1.6. Getting help with the Docker command line

You’ll use the docker command-line program throughout the rest of this book. To get you started with that, we want to show you how to get information about commands from the docker program itself. This way, you’ll understand how to use the exact version of Docker on your computer. Open a terminal, or command prompt, and run the following command:

docker help

Running docker help will display information about the basic syntax for using the docker command-line program as well as a complete list of commands for your version of the program. Give it a try and take a moment to admire all the neat things you can do.

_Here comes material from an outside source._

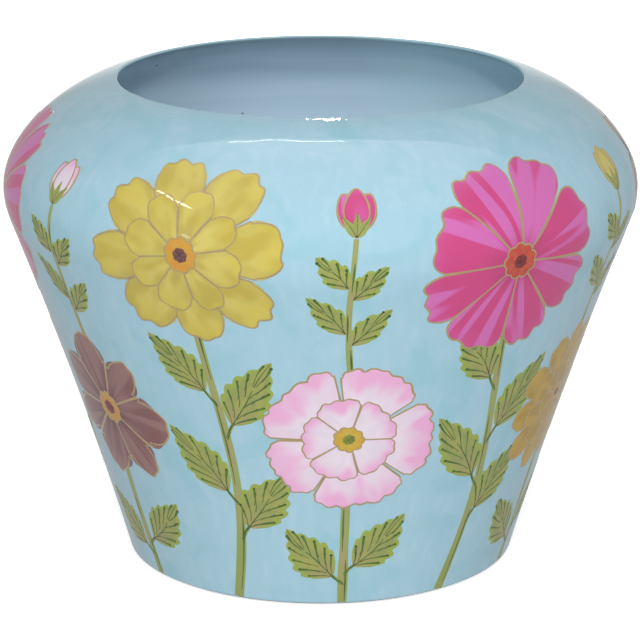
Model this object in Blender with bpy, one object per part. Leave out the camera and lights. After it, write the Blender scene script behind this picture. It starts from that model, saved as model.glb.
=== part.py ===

docker help gives you only high-level information about what commands are available. To get detailed information about a specific command, include the command in the <COMMAND> argument. For example, you might enter the following command to find out how to copy files from a location inside a container to a location on the host machine:

docker help cp

That will display a usage pattern for docker cp, a general description of what the command does, and a detailed breakdown of its arguments. We’re confident that you’ll have a great time working through the commands introduced in the rest of this book now that you know how to find help if you need it.

Summary

This chapter has been a brief introduction to Docker and the problems it helps system administrators, developers, and other software users solve. In this chapter you learned that:

Docker takes a logistical approach to solving common software problems and simplifies your experience with installing, running, publishing, and removing software. It’s a command-line program, an engine background process, and a set of remote services. It’s integrated with community tools provided by Docker Inc.
The container abstraction is at the core of its logistical approach.
Working with containers instead of software creates a consistent interface and enables the development of more sophisticated tools.
Containers help keep your computers tidy because software inside containers can’t interact with anything outside those containers, and no shared dependencies can be formed.
Because Docker is available and supported on Linux, macOS, and Windows, most software packaged in Docker images can be used on any computer.
Docker doesn’t provide container technology; it hides the complexity of working directly with the container software and turns best practices into reasonable defaults.
Docker works with the greater container ecosystem; that ecosystem is rich with tooling that solves new and higher-level problems.
If you need help with a command, you can always consult the docker help subcommand.